A Dublin firefighter who died after a battle with cancer has been remembered as a man who saved countless lives during his career.
Donnycarney came to a standstill yesterday as the family, friends and colleagues of sub officer Robert Kane attended his funeral.
His coffin was borne to Our Lady of Consolation Church on a turntable fire tender, flanked by his grieving colleagues in a ceremonial gesture of respect.
A fire helmet and an axe, the tools of Kane's trade, were also placed on his coffin on top of the fire brigade flag.
The Dublin Fire Brigade Pipe Band also played, and representatives of his beloved St Vincent's GAA Club were also represented.
Before the funeral Mass one of Robert's colleagues, Senan Moylan from Tara Street B Watch, gave a heartfelt eulogy. He told how last November Robert went to hospital because a pain in his back had become unbearable.

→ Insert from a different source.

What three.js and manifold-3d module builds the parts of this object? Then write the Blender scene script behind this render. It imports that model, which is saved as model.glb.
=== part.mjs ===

"A biopsy confirmed that he had cancer. He fought very hard and was put to the test. On Friday morning he lost that test, but through all his pain and anguish he always carried himself with the utmost dignity, humility," he said.
Kane joined the fire brigade in 1996, starting his career in Kilbarrack. He later took over as sub officer, one of the hardest jobs in the fire brigade.
"Through his career he has saved countless lives. He was a man of great skill, compassion, and absolute professionalism - and an example to all of us. I have witnessed his bravery first hand, and his skill when it was called upon in very stressful situations," said Mr Moylan.
"Rob never put himself first, never bragged about himself. He was always composed and always measured," he added.
"Robbie, I'll be lost without you. I will miss the craic. I will miss the barbecues. I'll miss the nights out, and I'll never be the same without you," Mr Moylan concluded emotionally.
Kane is survived by his parents Thomas and Eileen, daughter Lilly Rose, and brothers Gerard, Derek, Barry, Raymond and John and extended family.
St Vincent's GAA club said Kane loved sport, enjoyed competition and was very athletic and focused, whether training or playing. "He had a quiet steel about him and, we think it's fair to say, would never back down or give up," said the statement.
"He played a prominent role as that same group went on to win the Dublin Minor Football Championship in 1986," the club added.